How currency devaluation costs govt dearly
The growth of Bangladesh's external debt in taka terms was much higher compared to its growth in dollar terms last year, as the high depreciation of the local currency increased the country's debt servicing costs. This has led to a liquidity crisis in both foreign exchange and local markets.
According to data from the Bangladesh Bank, the total foreign debt of Bangladesh in terms of US dollars grew by 6% year-on-year to $96.25 billion at the end of December 2022, compared to a growth rate of 24.5% in the previous year.
In contrast, the total external debt in terms of taka grew by 22.3% to Tk9,52,875 crore last year, compared to a growth rate of 25.9% in the previous year.
Of the total debt in taka terms, the private sector accounted for 25%, according to the central bank's data.
The significant difference in growth rates between the debt figures denominated in US dollars and Bangladeshi taka in 2022 is primarily due to the substantial fluctuation in the exchange rate compared to the previous year, as stated in the recent report, "Foreign Direct Investment and External Debt" released by the Bangladesh Bank for July-December 2022.
The average exchange rate per dollar rose to Tk99 at the end of December last year from Tk85.80 during the same period in the previous year, central bank data show.
Considering the current dollar rate of Tk109, the cost of external debt could surpass Tk1 lakh crore.
Fahmida Khatun, executive director of the Centre for Policy Dialogue (CPD), expressed concern over the high debt servicing cost, noting that it could create fiscal stress for the government, limiting budgetary allocation capacity.
"The worst part is that the government is heavily dependent on borrowing money from the central bank through printing amid a liquidity crunch in the banking system. This will fuel inflation further," she further said.
The high debt servicing costs have forced the central bank to opt for printing money to provide budgetary support to the government during the liquidity crisis.
According to the Bangladesh Bank, Tk75,000 crore was printed during the last fiscal year.
Although the burden of foreign loans in terms of US dollars decreased due to higher payments than receipts, there are concerns about the erosion of foreign exchange reserve coverage of external debt.
The ratio of foreign exchange reserves to total external debt fell to 35.1% in December last year from 50.8% in December 2021. The highest foreign exchange coverage of external debt was 65.4% in 2017.

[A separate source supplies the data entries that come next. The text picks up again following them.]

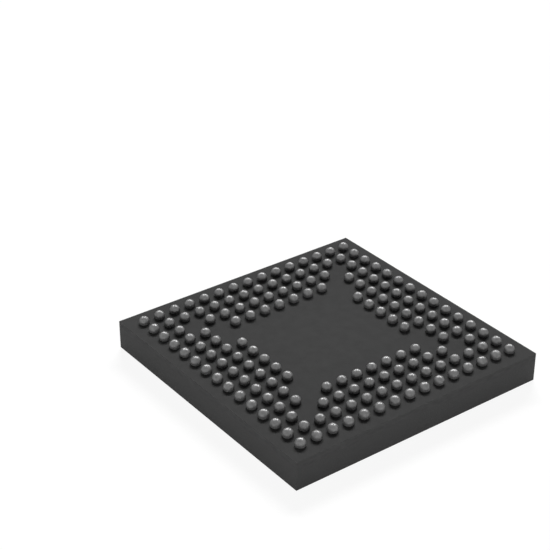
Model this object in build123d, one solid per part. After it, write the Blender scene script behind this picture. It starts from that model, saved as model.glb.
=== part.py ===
from build123d import *
import math
import os

# Programmable logic chip in a moulded ball grid array package with 164 solder balls.
# It lies on its marking face as the photograph shows it: Z = 0 is that face, +Z points out of the
# balls, and the origin is at the middle of the marking face. All lengths are in millimetres.

# Ball field: balls on a square grid, in full rings from the outside in, then short runs inside them.
BALL_SPACING = 0.5
GRID_LINES = 15
FULL_RINGS = 3
COLUMN_RUN_COUNT = 7
ROW_RUN_COUNT = 5

# Solder ball: a sphere melted flat onto the board, drawn in flat facets because there are so many.
BALL_DIAMETER = 0.30
BALL_FLAT_DEPTH = 0.09
BALL_SIDES = 12
BALL_SHOULDER_ANGLE = 45.0

# Body: the board with a block of mould compound on its die side, sawn off flush on all four sides.
EDGE_MARGIN = 0.5
MOULD_THICKNESS = 0.60
CORE_THICKNESS = 0.19
MASK_THICKNESS = 0.025

# Die, glued to the board and sealed in the mould compound.
DIE_SIDE = 4.2
DIE_THICKNESS = 0.25
GLUE_THICKNESS = 0.03

# Worked out from the sizes above.
BODY_SIDE = (GRID_LINES - 1) * BALL_SPACING + 2 * EDGE_MARGIN
CORE_BOTTOM = MOULD_THICKNESS + MASK_THICKNESS
CORE_TOP = CORE_BOTTOM + CORE_THICKNESS
BODY_TOP = CORE_TOP + MASK_THICKNESS
GLUE_BOTTOM = MOULD_THICKNESS - GLUE_THICKNESS
DIE_BOTTOM = GLUE_BOTTOM - DIE_THICKNESS

# Letters for the rows of balls, in the order the trade uses, which skips those that look like numbers.
ROW_LETTERS = "abcdefghjklmnprtuvwy"


def square_block(side, bottom, top):
    """A square block between two heights, centred on the Z axis."""
    return extrude(Pos(0, 0, bottom) * Rectangle(side, side), top - bottom)


def silicon_die():
    """The die, with its circuit side down towards the marking face."""
    return square_block(DIE_SIDE, DIE_BOTTOM, GLUE_BOTTOM)


def die_attach_film():
    """The film of glue between the die's back and the board, sawn with the die to its size."""
    return square_block(DIE_SIDE, GLUE_BOTTOM, MOULD_THICKNESS)


def mould_cap():
    """The block of mould compound, which has flowed round the die and its film."""
    return square_block(BODY_SIDE, 0, MOULD_THICKNESS) - silicon_die() - die_attach_film()


def board_core():
    """The glass and resin core of the board."""
    return square_block(BODY_SIDE, CORE_BOTTOM, CORE_TOP)


def solder_mask(bottom):
    """One coat of solder mask, over one side of the board."""
    return square_block(BODY_SIDE, bottom, bottom + MASK_THICKNESS)


def solder_ball():
    """One ball on the Z axis: a flat seat, a widest ring, a shoulder ring and a crown, on one sphere."""
    radius = BALL_DIAMETER / 2
    centre_height = BODY_TOP + radius - BALL_FLAT_DEPTH
    seat_angle = -math.asin(1 - BALL_FLAT_DEPTH / radius)
    widest_angle = 0.0
    shoulder_angle = math.radians(BALL_SHOULDER_ANGLE)
    crown = Vector(0, 0, centre_height + radius)
    corners = [crown]
    for ring_angle in (seat_angle, widest_angle, shoulder_angle):
        for side in range(BALL_SIDES):
            corner = Vector(radius, 0, 0).rotate(Axis.Y, -math.degrees(ring_angle))
            corner = corner.rotate(Axis.Z, 360 * side / BALL_SIDES)
            corners.append(corner + Vector(0, 0, centre_height))
    return ConvexPolyhedron(corners)


def has_ball(column, row):
    """Whether the grid has a ball there: no corner in the last full ring, a short run in the next."""
    last = GRID_LINES - 1
    ring = min(column, row, last - column, last - row)
    on_column_side = ring in (column, last - column)
    on_row_side = ring in (row, last - row)
    if ring < FULL_RINGS - 1:
        return True
    if ring == FULL_RINGS - 1:
        return not (on_column_side and on_row_side)
    if ring > FULL_RINGS:
        return False
    if on_column_side:
        return abs(row - last / 2) < COLUMN_RUN_COUNT / 2
    return abs(column - last / 2) < ROW_RUN_COUNT / 2


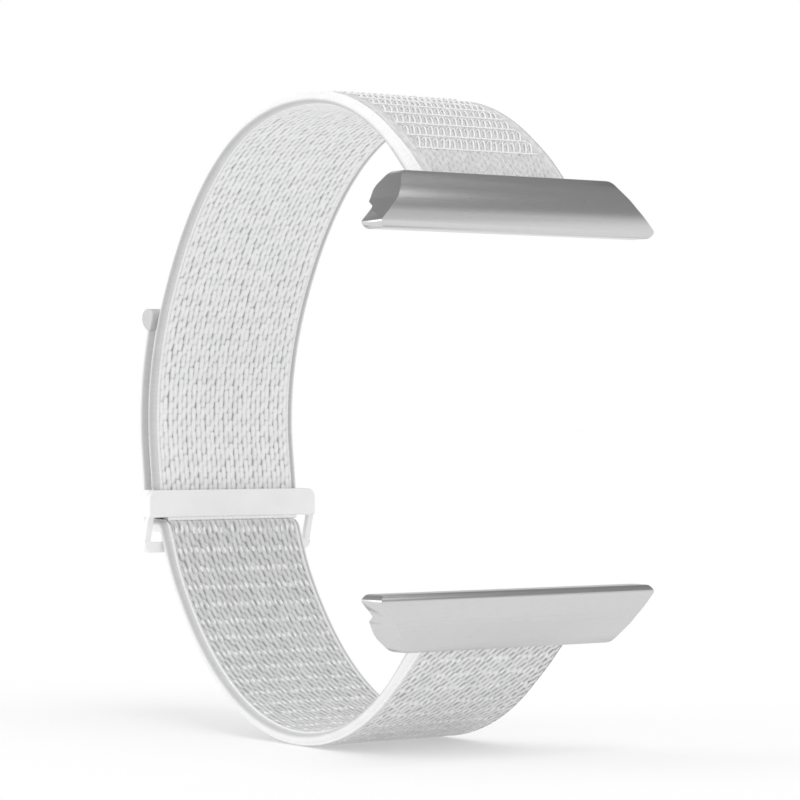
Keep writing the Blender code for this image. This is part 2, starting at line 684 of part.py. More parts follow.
def build_lug_pin(prefix, empty):
    """A straight pin, turned about its own axis, with chamfered ends."""
    half = STRAP_WIDTH / 2.0 + PIN_GRIP
    profile = [
        (0.0, half),
        (PIN_RADIUS - PIN_CHAMFER, half),
        (PIN_RADIUS, half - PIN_CHAMFER),
        (PIN_RADIUS, PIN_CHAMFER - half),
        (PIN_RADIUS - PIN_CHAMFER, -half),
        (0.0, -half),
    ]
    mesh = bpy.data.meshes.new(prefix + "_lug_pin")
    edges = [(i, i + 1) for i in range(len(profile) - 1)]
    mesh.from_pydata([(x, 0.0, z) for x, z in profile], edges, [])
    pin = add_mesh(prefix + "_lug_pin", mesh)
    screw = pin.modifiers.new("turn", "SCREW")
    screw.steps = CIRCLE_STEPS
    screw.render_steps = CIRCLE_STEPS
    screw.use_merge_vertices = True
    screw.merge_threshold = WELD_DISTANCE
    hang(pin, empty, STEEL, (0.0, 0.0, 0.0))
    pin.rotation_euler = (0.0, math.pi / 2.0, 0.0)
    return pin


def build_latch_plunger(prefix, empty):
    flange = [shrunk_pill(LATCH_POCKET_WIDTH, LATCH_POCKET_HEIGHT, RUN_GAP)]
    plunger = front_block(prefix + "_latch_plunger", flange, FLANGE_FRONT, FLANGE_BACK)
    nose = [pill(LATCH_CENTRE, LATCH_NOSE_WIDTH, LATCH_NOSE_HEIGHT)]
    tip = TONGUE_BACK + LATCH_PROUD
    middle = (FLANGE_FRONT + FLANGE_BACK) / 2.0
    cut(plunger, front_block(prefix + "_latch_nose", nose, middle, tip, cutters), "UNION")
    soften(plunger, LATCH_EDGE_ROUND, FINE_SEGMENTS)
    return hang(plunger, empty, STEEL)


def build_latch_retainer(prefix, empty):
    rim = shrunk_pill(LATCH_POCKET_WIDTH, LATCH_POCKET_HEIGHT, PRESS_GAP)
    hole = shrunk_pill(LATCH_NOSE_WIDTH, LATCH_NOSE_HEIGHT, -RUN_GAP)
    name = prefix + "_latch_retainer"
    plate = front_block(name, [rim, hole], RETAINER_BACK - RETAINER_THICKNESS, RETAINER_BACK)
    return hang(plate, empty, STEEL)


def build_latch_spring(prefix, empty):
    """A coil along Y between the pocket's floor and the plunger's flange."""
    start = LATCH_FLOOR + SPRING_END_GAP + SPRING_WIRE / 2.0
    end = FLANGE_FRONT - SPRING_END_GAP - SPRING_WIRE / 2.0
    radius = (SPRING_DIAMETER - SPRING_WIRE) / 2.0
    count = round(SPRING_TURNS * SPRING_POINTS_PER_TURN)
    curve = bpy.data.curves.new(prefix + "_latch_spring", "CURVE")
    curve.dimensions = "3D"
    curve.bevel_depth = SPRING_WIRE / 2.0
    curve.bevel_resolution = WIRE_RESOLUTION
    curve.use_fill_caps = True
    spline = curve.splines.new("POLY")
    spline.points.add(count)
    for i, point in enumerate(spline.points):
        angle = 2.0 * math.pi * i / SPRING_POINTS_PER_TURN
        depth = start + (end - start) * i / count
        height = LATCH_HEIGHT + radius * math.sin(angle)
        point.co = (radius * math.cos(angle), depth, height, 1.0)
    spring = add_mesh(prefix + "_latch_spring", mesh_from_curve(curve))
    return hang(spring, empty, STEEL)


def build_pads(prefix, empty):
    for side, word in ((-1.0, "left"), (1.0, "right")):
        width = PAD_WIDTH - 2.0 * PRESS_GAP
        height = PAD_HEIGHT - 2.0 * PRESS_GAP
        shape = [pill((side * PAD_OFFSET, LATCH_HEIGHT), width, height)]
        floor = TONGUE_BACK - PAD_DEPTH + PRESS_GAP
        pad = front_block(prefix + "_lug_pad_" + word, shape, floor, TONGUE_BACK + PAD_PROUD)
        hang(pad, empty, GREY_RUBBER)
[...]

Comparatively, India's reserve-to-debt ratio came down to 92% at the end of FY23 from an all-time high of 100.6% in 2021.
The reserve-to-debt ratio serves as an indicator of how many dollars a country has in reserves for every dollar of debt owed to a creditor. This ratio is an indicator of how much money is set aside for future needs and a country's flexibility to react to adverse or unexpected events.
Traditional "rules of thumb" that have been used to guide reserve adequacy suggest that countries should hold reserves covering 100% of short-term debt or the equivalent of three months' imports.
Bangladesh's private sector debt was $24.31 billion at the end of December 2022.
On the other hand, the Bangladesh Bank has a gross foreign exchange reserve of $29.77 billion as of 7 June this year. However, the central bank will have to exclude some components of nearly $8 billion from this figure following the IMF standard-based Balance of Payments and International Investment Position Manual (BPM6).
Moreover, the central bank will have to calculate the net reserve by excluding liabilities from the gross reserve. At present, the Bangladesh Bank has liabilities of nearly $4 billion.
If the new formula is applied, the net reserves of the Bangladesh Bank stand below $20 billion.
Therefore, the ratio of foreign exchange reserves to external debt indicates that the country's external payment capacity is below standard.
Amid this situation, Moody's Investors Service downgraded Bangladesh's rating for the first time, placing it at B1 from the Ba3 category.
The downgrade was attributed to heightened external vulnerability and liquidity risks, driven by a deterioration in foreign exchange reserves, exacerbating import constraints and leading to energy shortages.